Request for nvidia-docker support in docker build or "stub" driver symbol libraries in devel images
All images in this repository and docker hub does not contain /usr/local/nvidia
directory,
because that directory is supposed to be automatically mounted by nvidia-docker (the runtime/volume wrapper).
This becomes a problem when building some applications, such as TensorFlow, using docker build,
because docker build does not allow neither mounts of host directories nor use of custom runtimes.
For instance, TensorFlow build fails miserably with a lot of cuXXX
symbol errors:
/usr/bin/ld: warning: libcuda.so.1, needed by bazel-out/host/bin/_solib_local/_U_S_Stensorflow_Spython_Cgen_Uio_Uops_Upy_Uwrappers_Ucc___Utensorflow/libtensorflow_frame[102/4806]

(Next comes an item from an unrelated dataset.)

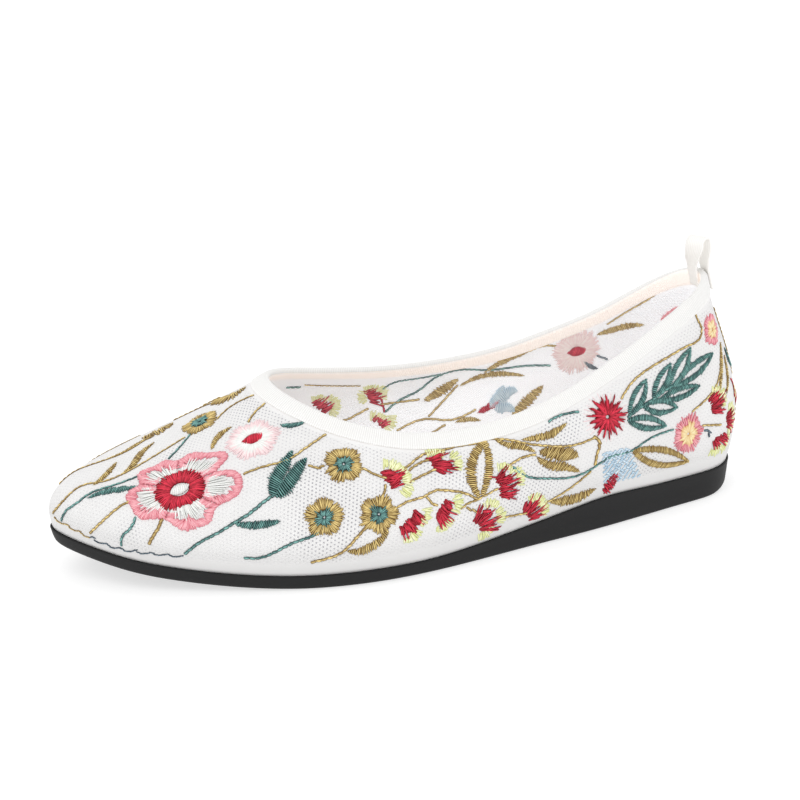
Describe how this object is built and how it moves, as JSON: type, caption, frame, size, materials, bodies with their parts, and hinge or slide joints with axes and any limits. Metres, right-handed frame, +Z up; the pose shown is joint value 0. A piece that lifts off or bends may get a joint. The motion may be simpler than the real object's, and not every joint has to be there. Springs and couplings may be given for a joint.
{
  "type": "embroidered ballet flat",
  "caption": "Left low flat shoe with a mesh upper covered in flower embroidery, a ribbon-bound collar, a heel pull loop and a thin rubber sole.",
  "frame": {"origin": "on the floor plane, halfway along the sole, on the straight line from the toe tip to the back of the heel", "axes": "+X from toe to heel, -Y towards the outer side of the foot, +Z up from the floor"},
  "size_m": [0.247, 0.088, 0.0928],
  "materials": {
    "sole_rubber": "matt",
    "sock_fabric": "matt",
    "mesh_fabric": "open mesh over a smooth lining",
    "ribbon": "ribbed ribbon with a soft sheen"
  },
  "bodies": {
    "root": {"outsole": "sole_rubber", "insole": "sock_fabric", "upper": "mesh_fabric", "collar_binding": "ribbon", "pull_loop": "ribbon"}
  },
  "joints": []
}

ot found (try using -rpath or -rpath-link)
bazel-out/host/bin/_solib_local/_U_S_Stensorflow_Spython_Cgen_Uio_Uops_Upy_Uwrappers_Ucc___Utensorflow/libtensorflow_framework.so: undefined reference to `cuMemFree_v2'
bazel-out/host/bin/_solib_local/_U_S_Stensorflow_Spython_Cgen_Uio_Uops_Upy_Uwrappers_Ucc___Utensorflow/libtensorflow_framework.so: undefined reference to `cuMemsetD32Async'
...
Of course, building such applications in nvidia-docker run setup works fine.
A workaround is to manually download *.run
distributions from the NVIDIA website and extract both the driver and the CUDA toolkit inside the docker build process, but this seems to be suboptimal since NVIDIA already offers this well-established repository for that purpose!
Though there is an issue about allowing host-directory mounts for RUN commands in Dockerfiles, which would resolve this issue as well, I think this caveat must be documented somewhere, a guide for workarounds must be provided, or make the devel images here to contain driver symbol libraries.